Es erlaubt ihnen nicht, Schulden zu machen und nicht einmal die eigenen Rücklagen und Haushaltsüberschüsse dürfen sie in der massiven Krise jetzt einsetzen. Deshalb ist es nur verständlich, dass zum Beispiel der linksgrüne Bürgermeister der kleinen Gemeinde Deià auf Mallorca von "Erpressung" aus Madrid spricht und aus der FEMP ausgetreten ist.
Lluis Apesteguia wirft der Vereinigung vor, im Dienst einer Partei zu stehen. Wie seine Regionalpartei PI fordert mit MES auch eine zweite Regionalpartei die von ihr geführten Gemeinden auf, aus der FEMP auszutreten.
Die Sozialdemokraten in Madrid hatten erneut die Chance, jetzt zu zeigen, was progressive Politik sein kann. Es war der Zeitpunkt gekommen, ein absurdes Austeritäts-Gesetz der rechten Vorgänger mit einem breiten Konsens zu schleifen. Stattdessen versuchen sie im Alleingang, ohne Unterstützer, es per Dekret nur halbherzig zu reformieren und Podemos versucht, auch in dieser Frage einen zweifelhaften Mittelweg zu gehen.

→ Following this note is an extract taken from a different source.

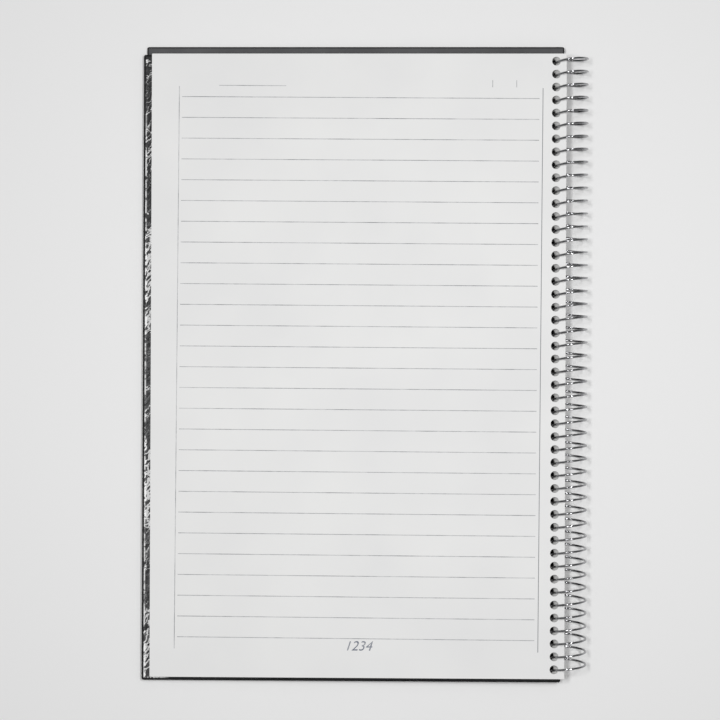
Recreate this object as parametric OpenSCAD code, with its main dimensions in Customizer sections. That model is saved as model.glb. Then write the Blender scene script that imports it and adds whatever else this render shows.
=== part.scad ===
// Hard-cover spiral notebook lying folded open: ruled pages on top, the front cover under them and the
// back cover swung round behind it. Millimetres, +X towards the coil, +Y towards the head, +Z up.
// The coil and the fore-edge touch the table at Z 0, so the boards and pages slope down slightly to the left.

/* [Pages] */
// Width of a page, from the fore-edge to the spine edge
page_w = 199.3; // [120:0.1:240]
// Height of a page, from the tail to the head
page_h = 300; // [150:1:330]
// Thickness of the whole block of pages
block_t = 7; // [4:0.5:10]
// From a page's spine edge to the middle of its holes
page_hole_inset = 4.9; // [4:0.1:6]

/* [Holes] */
// Distance from one hole to the next
hole_pitch = 6.21; // [5.2:0.01:8]
// Diameter of a punched hole
hole_d = 4.2; // [3.8:0.1:4.8]
// Least paper left between the head or tail and the middle of the end hole
hole_end_min = 3; // [2.5:0.1:6]
// How far the row of holes sits nearer the head than the middle of a sheet
hole_row_shift = 0.45; // [0:0.05:1.5]

/* [Coil] */
// Diameter of the wire
wire_d = 1; // [0.8:0.1:1.2]
// Free height inside the coil over the closed stack of pages and covers
coil_room = 5.1; // [4:0.1:8]
// How far the middle of the stack lies under the middle of the coil
stack_sink = 0.15; // [0:0.05:0.5]
// Straight pieces that a turn of the wire is made of
turn_steps = 16; // [12:1:20]
// Sides of the wire's section
wire_sides = 6; // [5:1:8]

/* [Covers] */
// Thickness of a covered board
board_t = 1.4; // [1:0.1:2.4]
// How far both covers stand out past the pages at the head and the tail together, halved
cover_end_overhang = 1.9; // [0.5:0.05:6]
// How far the front cover stands out past the pages' fore-edge
front_overhang = 5; // [1:0.1:9]
// How far the back cover stands out past the pages' fore-edge
back_overhang = 3.6; // [1:0.1:9]
// From a cover's spine edge to the middle of its holes
cover_hole_inset = 4.1; // [3.6:0.1:5]
// Thickness of the paper that lines the inside of a cover
lining_t = 0.15; // [0.1:0.05:0.4]
// Dark turned-in edge that the lining leaves bare
lining_border = 0.8; // [0.6:0.1:1.8]
// Air between pieces that lie on each other and move apart
layer_gap = 0.1; // [0.05:0.05:0.3]

/* [Ruling] */
// Distance between two ruled lines
rule_pitch = 10; // [6:0.5:14]
// From the head of the page to the first ruled line
rule_head = 21.3; // [14:0.1:30]
// Least distance from the tail of the page to the last ruled line
rule_tail_min = 18; // [12:0.5:30]
// From the fore-edge to the start of the ruled lines
rule_fore = 13.9; // [8:0.1:30]
// From the spine edge to the end of the ruled lines
rule_spine = 13.7; // [10:0.1:30]
// Width of a printed line
line_w = 0.35; // [0.2:0.05:0.8]
// How far the ink stands proud of the paper
ink_t = 0.05; // [0.03:0.01:0.1]
// From the fore-edge to the left margin line
margin_fore = 12.4; // [6:0.1:28]
// From the spine edge to the right margin line
margin_spine = 11.8; // [8:0.1:28]
// From the head to the top of the margin lines
margin_head = 16.1; // [8:0.1:28]
// From the tail to the foot of the margin lines
margin_tail = 13.2; // [8:0.1:28]
// From the head to the short title line
title_head = 15.8; // [8:0.1:18]
// From the fore-edge to the start of the title line
title_fore = 31.7; // [16:0.1:60]
// Length of the title line
title_l = 32.3; // [10:0.1:60]
// From the spine edge to the nearer stroke of the date
date_spine = 24.8; // [16:0.1:60]
// Distance between the two strokes of the date
date_gap = 11.5; // [6:0.1:20]
// Height of a stroke of the date
date_h = 3.4; // [2:0.1:5]
// Slant of the print on the page, in degrees
print_skew = 0.3; // [0:0.05:0.5]

/* [Hidden] */
bore_fn = 32;
through = 1;

// Heights in the stack, counted from the middle of the coil
stack_t = block_t + 2*board_t + 2*lining_t + 2*layer_gap;
stack_low = -stack_t/2 - stack_sink;
back_low = stack_low + lining_t;
back_top = back_low + board_t;
front_low = back_top + layer_gap;
front_top = front_low + board_t;
lining_top = front_top + lining_t;
block_low = lining_top + layer_gap;
block_top = block_low + block_t;

// The coil: inner diameter, outer radius and radius to the middle of the wire
coil_id = stack_t + coil_room;
coil_r = coil_id/2 + wire_d/2;
coil_out = coil_r + wire_d/2;

// Distance of the wire from the coil's middle plane, at a height in the stack
function wire_reach(w) = sqrt(coil_r*coil_r - w*w);
// Turn of the wire, in degrees from the coil's left side, at a height in the stack
function wire_turn(w) = asin(w/coil_r);
// Middle of the band in which the wire crosses a piece that spans two heights
function reach_mid(low, top) =
    let (far = low < 0 && top > 0 ? coil_r : max(wire_reach(low), wire_reach(top)))
    (far + min(wire_reach(low), wire_reach(top)))/2;

// Holes: how many fit, and where the first one is
hole_count = floor((page_h - 2*(hole_end_min + hole_row_shift))/hole_pitch) + 1;
hole_first = -(hole_count - 1)*hole_pitch/2;
wire_play = (hole_d - wire_d)/2;
page_hole_x = -reach_mid(block_low, block_top);
front_hole_x = -reach_mid(front_low, lining_top);
back_hole_x = -reach_mid(stack_low, back_top);

// Where the wire lies in the holes at rest, as a share of its free play along the coil
page_wire_share = -0.57;
front_wire_share = -0.4;
back_wire_share = 0.75;
page_wire_y = page_wire_share*wire_play;
front_shift = page_wire_y + hole_pitch*wire_turn((front_low + lining_top)/2)/360
    - front_wire_share*wire_play;
back_shift = page_wire_y + hole_pitch*(1 + wire_turn((stack_low + back_top)/2)/360)
    - back_wire_share*wire_play;

// Outlines of the pieces, with X counted from the coil's axis
page_spine = page_hole_x + page_hole_inset;
page_fore = page_spine - page_w;
front_spine = front_hole_x + cover_hole_inset;
front_fore = page_fore - front_overhang;
back_spine = back_hole_x + cover_hole_inset;
back_fore = page_fore - back_overhang;
cover_h = page_h + 2*cover_end_overhang;

// Slope at which the coil and the edge of the lowest lining both touch the table
rest_arm = -(back_fore + lining_border);
rest_slope = asin(coil_out/norm([stack_low, rest_arm])) - atan2(-stack_low, rest_arm);

// The frame's origin is the middle of the bounding box's bottom face
coil_x = -(coil_out + front_fore*cos(rest_slope) - front_top*sin(rest_slope))/2;
coil_z = coil_out;
page_y = hole_row_shift - (front_shift + back_shift)/2;

// The wire starts in the front cover's first hole and ends in the back cover's last one
turn_from = wire_turn((front_low + lining_top)/2);
turn_to = 360*hole_count + wire_turn((back_low + back_top)/2);
step_count = round((turn_to - turn_from)/360*turn_steps);
wire_rise = hole_pitch/360;

rule_count = floor((page_h - rule_head - rule_tail_min)/rule_pitch) + 1;

// Puts what is drawn around the coil's axis in the stack's own level frame onto the table
module lying() {
    translate([coil_x, page_y, coil_z]) rotate([0, -rest_slope, 0]) children();
}

// Row of punched holes along the coil, from one height to another
module hole_row(x, low, top) {
    for (i = [0:hole_count - 1])
        translate([x, hole_first + i*hole_pitch, low - through])
            cylinder(h = top - low + 2*through, d = hole_d, $fn = bore_fn);
}

// Flat sheet from one X to another, with its row of holes a little nearer the head than its middle
module punched_sheet(x_from, x_to, height, low, top, hole_x) {
    difference() {
        translate([x_from, -height/2 - hole_row_shift, low]) cube([x_to - x_from, height, top - low]);
        hole_row(hole_x, low, top);
    }
}

// Printed bar on the top page, given by its left lower corner and its size
module ink_bar(x, y, w, h) {
    translate([x, y, block_top]) cube([w, h, ink_t]);
}

module page_block() {
    color("whitesmoke") lying()
        punched_sheet(page_fore, page_spine, page_h, block_low, block_top, page_hole_x);
}

module page_ruling() {
    rule_l = page_w - rule_fore - rule_spine;
    margin_l = page_h - margin_head - margin_tail;
    date_y = page_h/2 - title_head;
    color("lightslategray") lying()
        translate([page_fore + page_w/2, -hole_row_shift, 0]) rotate([0, 0, -print_skew])
            translate([-page_w/2, 0, 0]) {
                for (i = [0:rule_count - 1])
                    ink_bar(rule_fore, page_h/2 - rule_head - i*rule_pitch, rule_l, line_w);
                ink_bar(margin_fore, margin_tail - page_h/2, line_w, margin_l);
                ink_bar(page_w - margin_spine - line_w, margin_tail - page_h/2, line_w, margin_l);
                ink_bar(title_fore, page_h/2 - title_head, title_l, line_w);
                for (i = [0:1])
                    ink_bar(page_w - date_spine - i*date_gap, date_y, line_w, date_h);
            }
}

// Inside of the front cover faces up, under the pages
module front_cover() {
    color("dimgray") lying() translate([0, front_shift, 0])
        punched_sheet(front_fore, front_spine, cover_h, front_low, front_top, front_hole_x);
}

module front_lining() {
    color("darkslategray") lying() translate([0, front_shift, 0])
        punched_sheet(front_fore + lining_border, front_spine - lining_border,
            cover_h - 2*lining_border, front_top, lining_top, front_hole_x);
}

// Inside of the back cover faces down, on the table
module back_cover() {
    color("dimgray") lying() translate([0, back_shift, 0])
        punched_sheet(back_fore, back_spine, cover_h, back_low, back_top, back_hole_x);
}

module back_lining() {
    color("darkslategray") lying() translate([0, back_shift, 0])
        punched_sheet(back_fore + lining_border, back_spine - lining_border,
            cover_h - 2*lining_border, stack_low, back_low, back_hole_x);
}

// Point of the wire's middle line at a turn in degrees, counted over the top from the left side
function wire_mid(turn) =
    [-coil_r*cos(turn), hole_first + page_wire_y + wire_rise*turn, coil_r*sin(turn)];

// One ring of the wire's section, square to its run
function wire_ring(turn) =
    let (out = [-cos(turn), 0, sin(turn)])
    let (run = [coil_r*sin(turn), wire_rise*180/PI, coil_r*cos(turn)])
    let (side = cross(run/norm(run), out))
    [for (k = [0:wire_sides - 1])
        let (a = 360*k/wire_sides)
        wire_mid(turn) + wire_d/2*(cos(a)*out + sin(a)*side)];

module wire_coil() {
    turn_step = (turn_to - turn_from)/step_count;
    points = [for (i = [0:step_count]) each wire_ring(turn_from + i*turn_step)];
    walls = [for (i = [0:step_count - 1], k = [0:wire_sides - 1])
        let (a = i*wire_sides + k, b = i*wire_sides + (k + 1)%wire_sides)
        each [[a, a + wire_sides, b], [b, a + wire_sides, b + wire_sides]]];
    start_cap = [for (k = [0:wire_sides - 1]) k];
    end_cap = [for (k = [wire_sides - 1:-1:0]) step_count*wire_sides + k];
    color("silver") lying()
        polyhedron(points = points, faces = concat([start_cap], walls, [end_cap]));
}

front_cover();
front_lining();
page_block();
page_ruling();
back_cover();
back_lining();
wire_coil();
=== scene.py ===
import math

import bmesh
import bpy
import numpy as np
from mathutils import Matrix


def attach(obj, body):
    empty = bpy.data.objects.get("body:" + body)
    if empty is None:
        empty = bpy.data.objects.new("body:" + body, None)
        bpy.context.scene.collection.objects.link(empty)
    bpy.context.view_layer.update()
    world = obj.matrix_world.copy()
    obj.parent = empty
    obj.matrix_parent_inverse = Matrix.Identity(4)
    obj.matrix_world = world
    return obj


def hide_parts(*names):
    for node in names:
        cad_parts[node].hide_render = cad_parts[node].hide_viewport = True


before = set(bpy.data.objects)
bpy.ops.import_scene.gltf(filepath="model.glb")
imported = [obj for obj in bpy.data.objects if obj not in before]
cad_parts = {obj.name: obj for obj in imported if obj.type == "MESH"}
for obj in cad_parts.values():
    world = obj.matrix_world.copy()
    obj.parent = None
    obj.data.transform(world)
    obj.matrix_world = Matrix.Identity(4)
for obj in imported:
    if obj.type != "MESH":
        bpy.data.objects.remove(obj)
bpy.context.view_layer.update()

# Everything is worked out in millimetres in the stack's own level frame: u to the right from the coil's
# axis, v towards the head from the middle of the row of holes, and w up from the axis. layDown then
# puts it on the table, at the small slope at which the notebook lies.
perMetre = 1000              # millimetres in a metre
lying = {
    "slope": math.radians(0.952613),
    "coilX": 98.9918,        # the coil's axis
    "coilZ": 8.7,
    "rowY": -0.997102,       # middle of the row of holes in the pages
}
holes = {
    "diameter": 4.2,
    "pitch": 6.21,
    "count": 48,
    "first": -145.935,
    "offCentre": 0.45,       # how far the row sits nearer the head than the middle of each sheet
    "wallReach": 3.0,        # the walls of holes get their tone up to this far from the row,
    "endClear": 1.0,         # but not within this of a sheet's head and tail
    "skin": 0.02,            # or within this of its two faces
}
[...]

Man kennt das schon von der Arbeitsmarktreform oder dem Maulkorbgesetz. Versprochen wurde von der "Linksregierung", beide PP-Gesetze zu streichen. Doch bisher wurden die nicht einmal reformiert, stattdessen kommen sie in der Coronakrise massiv zum Einsatz, um zu kündigen und Geldstrafen zu verhängen.
Statt darbenden Gemeinden jetzt endlich die Verfügungsgewalt über ihre lokalen Ersparnisse zu geben, damit die nah an den Bedürfnissen der Bevölkerung Gelder eingesetzt werden können, will man das Geld der Gemeinden in Madrid zentralisieren und bestenfalls ein Drittel jetzt zurückfließen lassen.
Zudem will man den Städten bei der Rückzahlung in den nächsten 15 Jahren auch noch vorschreiben, wie sie die Gelder auszugeben haben. Geschaffen werden soll - wie an anderen Stellen -, nur ein weiteres bürokratisches Monster, statt real denen unter die Arme zu greifen, die jetzt Hilfe benötigen.